While his prowess as a white-ball batter is not disputed by any right-thinking critic, Buttler’s actual record as an IPL opener can still catch you off guard – indeed, by CricViz Batting Impact, nobody’s done it better. This is ultimately a consequence of being able to play two roles, to be a threat in two phases of the game.
However, the caveat of ‘best opener’ somewhat buries the lede. According to that Batting Impact model, Buttler’s excellence goes beyond comparison with just other opening batters, with his ABI now above all established batters in the history of the tournament, barring only Andre Russell.
Not that it was poor before, of course. At the start of this season Buttler sat third on this list, comfortably nestled alongside the other star performers in recent IPL seasons, KL Rahul and Rishabh Pant. What’s most striking is that since the start of this blockbuster season, Buttler’s Average Batting Impact has gone past the great AB de Villiers.
Now, let’s all take a breath – nobody is saying Buttler is better than AB. The Englishman won’t come close to matching his cross-format genius, nor his legacy in India given the timing of de Villiers’ dominance, defining the first generation of the IPL. But away from the tit for tat of Chinnaswamy boosts and Powerplay runs – we’ll even throw AB an olive branch by looking away from T20Is – Buttler deserves to have that statistical comparison squarely laid out. Only one man in IPL history can beat Buttler’s average and his strike rate, and that’s arguably the greatest batter the game’s ever seen. That is quite something.
As he raised the bat on Monday afternoon against Kolkata, Buttler became the first English batter to score more centuries in the IPL than in Test cricket. While Buttler’s Test record is often dismissed in a rather sour tone – and he may still return to the longest format – that moment felt like an apt summary of where his career is headed. Buttler’s immediate future, and ultimately his legacy, is now about his white-ball game and the achievements and trophies that come with it.

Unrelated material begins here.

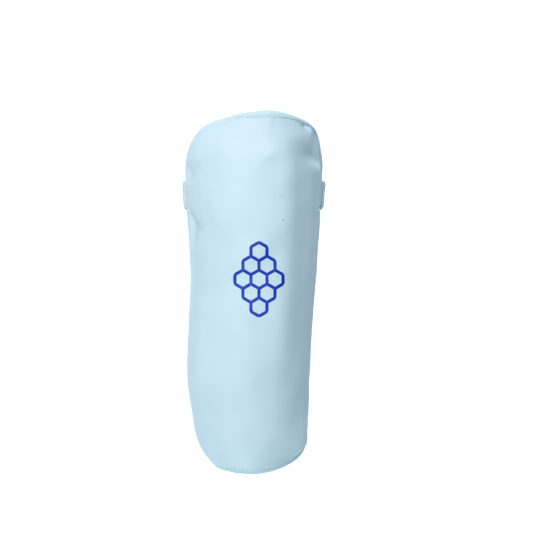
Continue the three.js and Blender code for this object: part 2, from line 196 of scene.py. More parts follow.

While England will continue giving him opportunities to improve that, the IPL offers a different type of legacy. Buttler’s dual-role abilities allow him to step above the mass of high quality but more one-dimensional opening batters we often see in T20 cricket, ones who end up as iconic ‘franchise’ players but are quite hard to build success around. If the guys you are retaining on big money offer a high volume of runs based largely on Powerplay freedom and then middle-overs slow-downs, then you’re unlikely to get bang for your buck. Buttler, if he can maintain the form he’s shown over the last five seasons, offers you the stardom of a big, billboard-ready name, tied with the tactical dexterity of a role player. Once again, he finds himself doing two jobs.
Freed of the constraints of Test cricket, with one fewer plate to spin, Buttler looks like he’s capable of continuing his IPL excellence for years to come, burnishing his white-ball legacy as he does so. He’s done it for five years – if he can repeat the trick, then perhaps those AB comparisons won’t feel so mad after all.